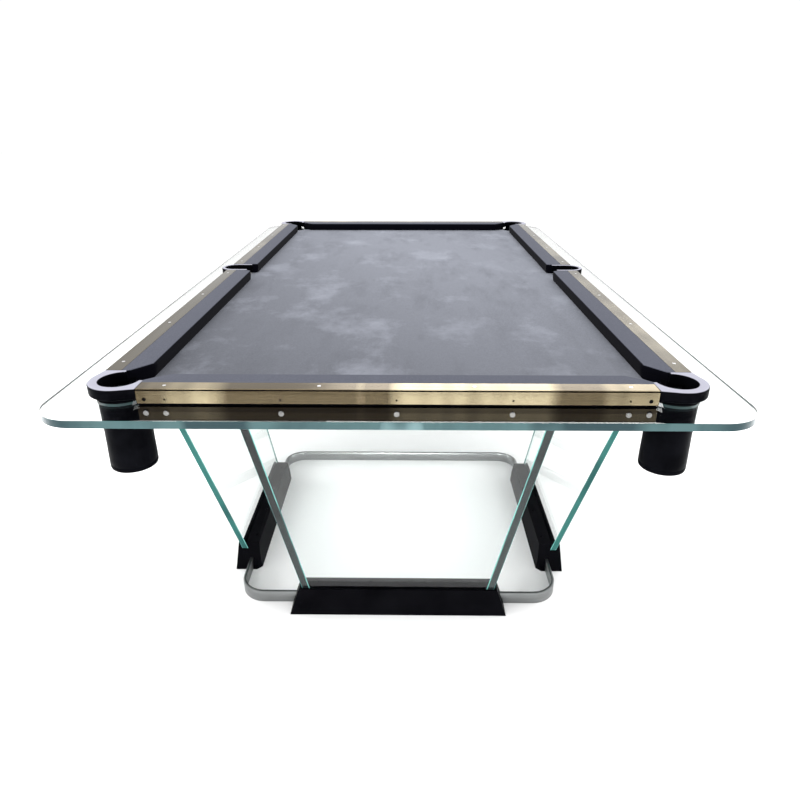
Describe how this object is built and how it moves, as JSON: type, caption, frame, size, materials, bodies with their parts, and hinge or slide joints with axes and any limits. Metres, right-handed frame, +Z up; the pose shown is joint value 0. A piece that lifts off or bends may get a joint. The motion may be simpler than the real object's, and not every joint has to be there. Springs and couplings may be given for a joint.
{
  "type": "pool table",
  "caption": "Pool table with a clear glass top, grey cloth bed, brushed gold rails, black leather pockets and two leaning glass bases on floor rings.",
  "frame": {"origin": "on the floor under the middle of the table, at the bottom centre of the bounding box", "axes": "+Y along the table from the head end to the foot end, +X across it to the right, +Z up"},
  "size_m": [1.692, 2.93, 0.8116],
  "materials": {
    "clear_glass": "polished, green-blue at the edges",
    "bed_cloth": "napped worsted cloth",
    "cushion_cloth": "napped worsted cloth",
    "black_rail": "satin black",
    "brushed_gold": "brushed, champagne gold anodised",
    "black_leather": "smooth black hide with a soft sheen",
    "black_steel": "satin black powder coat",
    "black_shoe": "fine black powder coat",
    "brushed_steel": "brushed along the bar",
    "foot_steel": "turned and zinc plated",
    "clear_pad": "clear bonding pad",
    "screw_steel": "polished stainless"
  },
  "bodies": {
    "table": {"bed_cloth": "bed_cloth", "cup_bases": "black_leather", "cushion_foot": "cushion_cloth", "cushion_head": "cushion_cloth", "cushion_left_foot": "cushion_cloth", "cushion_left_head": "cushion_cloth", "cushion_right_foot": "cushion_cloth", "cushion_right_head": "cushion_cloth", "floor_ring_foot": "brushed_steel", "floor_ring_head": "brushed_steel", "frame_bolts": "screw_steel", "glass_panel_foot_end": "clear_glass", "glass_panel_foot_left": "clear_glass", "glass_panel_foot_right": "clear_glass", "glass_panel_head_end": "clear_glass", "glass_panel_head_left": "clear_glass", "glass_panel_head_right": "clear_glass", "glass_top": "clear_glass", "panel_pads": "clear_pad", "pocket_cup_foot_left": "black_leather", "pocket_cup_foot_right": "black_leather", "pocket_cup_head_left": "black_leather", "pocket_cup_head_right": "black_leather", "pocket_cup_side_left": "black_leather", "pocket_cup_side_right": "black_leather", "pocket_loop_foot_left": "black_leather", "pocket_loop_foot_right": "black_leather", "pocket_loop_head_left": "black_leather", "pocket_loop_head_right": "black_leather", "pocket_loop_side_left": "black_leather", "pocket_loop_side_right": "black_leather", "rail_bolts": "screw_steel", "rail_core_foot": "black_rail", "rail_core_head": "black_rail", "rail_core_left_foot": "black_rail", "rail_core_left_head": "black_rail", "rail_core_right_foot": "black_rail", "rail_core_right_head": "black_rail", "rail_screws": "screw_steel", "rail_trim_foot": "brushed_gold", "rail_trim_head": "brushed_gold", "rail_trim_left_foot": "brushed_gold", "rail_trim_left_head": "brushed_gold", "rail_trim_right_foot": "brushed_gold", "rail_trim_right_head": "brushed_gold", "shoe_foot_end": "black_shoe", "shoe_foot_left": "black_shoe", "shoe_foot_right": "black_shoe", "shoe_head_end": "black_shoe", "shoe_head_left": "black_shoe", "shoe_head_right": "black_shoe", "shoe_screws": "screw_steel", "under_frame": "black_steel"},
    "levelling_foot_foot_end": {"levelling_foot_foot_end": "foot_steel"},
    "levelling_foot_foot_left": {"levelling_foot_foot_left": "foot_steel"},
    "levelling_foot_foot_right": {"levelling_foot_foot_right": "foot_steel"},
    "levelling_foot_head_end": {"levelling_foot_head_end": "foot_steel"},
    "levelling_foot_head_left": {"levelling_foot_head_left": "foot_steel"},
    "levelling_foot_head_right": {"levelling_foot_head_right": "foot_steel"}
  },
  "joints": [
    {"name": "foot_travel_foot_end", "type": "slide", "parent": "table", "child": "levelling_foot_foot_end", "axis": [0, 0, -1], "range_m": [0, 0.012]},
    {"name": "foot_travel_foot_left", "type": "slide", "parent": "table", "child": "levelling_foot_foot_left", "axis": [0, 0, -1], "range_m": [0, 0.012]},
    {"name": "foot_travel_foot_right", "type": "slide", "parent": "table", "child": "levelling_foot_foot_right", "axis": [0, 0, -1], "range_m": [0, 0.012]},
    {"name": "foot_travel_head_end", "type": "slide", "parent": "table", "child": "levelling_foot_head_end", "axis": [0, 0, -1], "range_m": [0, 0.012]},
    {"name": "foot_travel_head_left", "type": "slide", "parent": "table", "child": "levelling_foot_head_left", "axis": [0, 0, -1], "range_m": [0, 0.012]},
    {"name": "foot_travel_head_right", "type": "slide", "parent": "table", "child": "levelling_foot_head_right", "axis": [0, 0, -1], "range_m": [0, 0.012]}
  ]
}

■ ■ ■ ■

*Do this*
Please reproduce every line of the material word for word.

*The output*
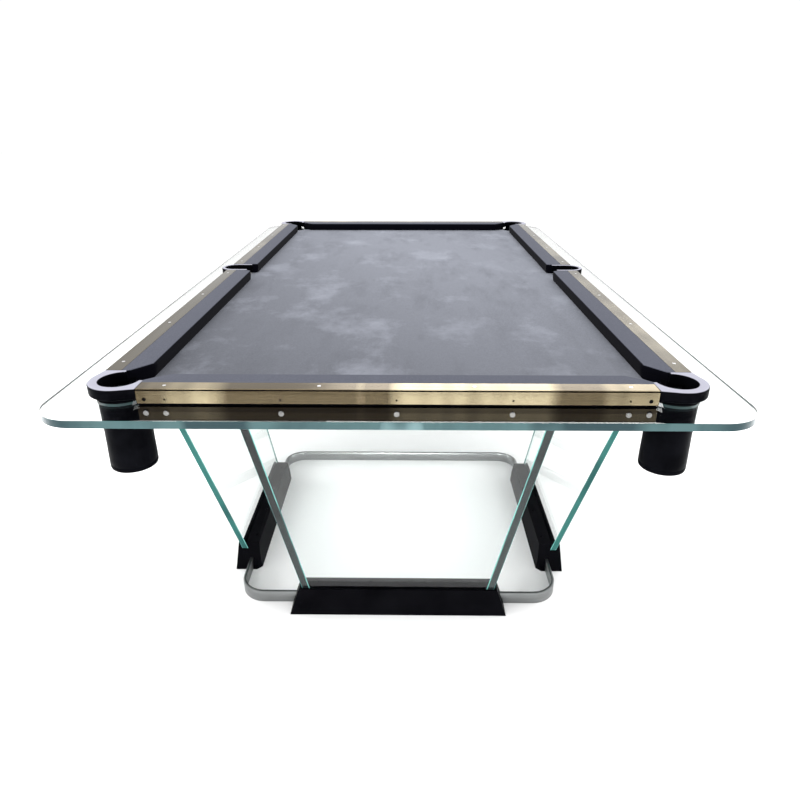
Describe how this object is built and how it moves, as JSON: type, caption, frame, size, materials, bodies with their parts, and hinge or slide joints with axes and any limits. Metres, right-handed frame, +Z up; the pose shown is joint value 0. A piece that lifts off or bends may get a joint. The motion may be simpler than the real object's, and not every joint has to be there. Springs and couplings may be given for a joint.
{
  "type": "pool table",
  "caption": "Pool table with a clear glass top, grey cloth bed, brushed gold rails, black leather pockets and two leaning glass bases on floor rings.",
  "frame": {"origin": "on the floor under the middle of the table, at the bottom centre of the bounding box", "axes": "+Y along the table from the head end to the foot end, +X across it to the right, +Z up"},
  "size_m": [1.692, 2.93, 0.8116],
  "materials": {
    "clear_glass": "polished, green-blue at the edges",
    "bed_cloth": "napped worsted cloth",
    "cushion_cloth": "napped worsted cloth",
    "black_rail": "satin black",
    "brushed_gold": "brushed, champagne gold anodised",
    "black_leather": "smooth black hide with a soft sheen",
    "black_steel": "satin black powder coat",
    "black_shoe": "fine black powder coat",
    "brushed_steel": "brushed along the bar",
    "foot_steel": "turned and zinc plated",
    "clear_pad": "clear bonding pad",
    "screw_steel": "polished stainless"
  },
  "bodies": {
    "table": {"bed_cloth": "bed_cloth", "cup_bases": "black_leather", "cushion_foot": "cushion_cloth", "cushion_head": "cushion_cloth", "cushion_left_foot": "cushion_cloth", "cushion_left_head": "cushion_cloth", "cushion_right_foot": "cushion_cloth", "cushion_right_head": "cushion_cloth", "floor_ring_foot": "brushed_steel", "floor_ring_head": "brushed_steel", "frame_bolts": "screw_steel", "glass_panel_foot_end": "clear_glass", "glass_panel_foot_left": "clear_glass", "glass_panel_foot_right": "clear_glass", "glass_panel_head_end": "clear_glass", "glass_panel_head_left": "clear_glass", "glass_panel_head_right": "clear_glass", "glass_top": "clear_glass", "panel_pads": "clear_pad", "pocket_cup_foot_left": "black_leather", "pocket_cup_foot_right": "black_leather", "pocket_cup_head_left": "black_leather", "pocket_cup_head_right": "black_leather", "pocket_cup_side_left": "black_leather", "pocket_cup_side_right": "black_leather", "pocket_loop_foot_left": "black_leather", "pocket_loop_foot_right": "black_leather", "pocket_loop_head_left": "black_leather", "pocket_loop_head_right": "black_leather", "pocket_loop_side_left": "black_leather", "pocket_loop_side_right": "black_leather", "rail_bolts": "screw_steel", "rail_core_foot": "black_rail", "rail_core_head": "black_rail", "rail_core_left_foot": "black_rail", "rail_core_left_head": "black_rail", "rail_core_right_foot": "black_rail", "rail_core_right_head": "black_rail", "rail_screws": "screw_steel", "rail_trim_foot": "brushed_gold", "rail_trim_head": "brushed_gold", "rail_trim_left_foot": "brushed_gold", "rail_trim_left_head": "brushed_gold", "rail_trim_right_foot": "brushed_gold", "rail_trim_right_head": "brushed_gold", "shoe_foot_end": "black_shoe", "shoe_foot_left": "black_shoe", "shoe_foot_right": "black_shoe", "shoe_head_end": "black_shoe", "shoe_head_left": "black_shoe", "shoe_head_right": "black_shoe", "shoe_screws": "screw_steel", "under_frame": "black_steel"},
    "levelling_foot_foot_end": {"levelling_foot_foot_end": "foot_steel"},
    "levelling_foot_foot_left": {"levelling_foot_foot_left": "foot_steel"},
    "levelling_foot_foot_right": {"levelling_foot_foot_right": "foot_steel"},
    "levelling_foot_head_end": {"levelling_foot_head_end": "foot_steel"},
    "levelling_foot_head_left": {"levelling_foot_head_left": "foot_steel"},
    "levelling_foot_head_right": {"levelling_foot_head_right": "foot_steel"}
  },
  "joints": [
    {"name": "foot_travel_foot_end", "type": "slide", "parent": "table", "child": "levelling_foot_foot_end", "axis": [0, 0, -1], "range_m": [0, 0.012]},
    {"name": "foot_travel_foot_left", "type": "slide", "parent": "table", "child": "levelling_foot_foot_left", "axis": [0, 0, -1], "range_m": [0, 0.012]},
    {"name": "foot_travel_foot_right", "type": "slide", "parent": "table", "child": "levelling_foot_foot_right", "axis": [0, 0, -1], "range_m": [0, 0.012]},
    {"name": "foot_travel_head_end", "type": "slide", "parent": "table", "child": "levelling_foot_head_end", "axis": [0, 0, -1], "range_m": [0, 0.012]},
    {"name": "foot_travel_head_left", "type": "slide", "parent": "table", "child": "levelling_foot_head_left", "axis": [0, 0, -1], "range_m": [0, 0.012]},
    {"name": "foot_travel_head_right", "type": "slide", "parent": "table", "child": "levelling_foot_head_right", "axis": [0, 0, -1], "range_m": [0, 0.012]}
  ]
}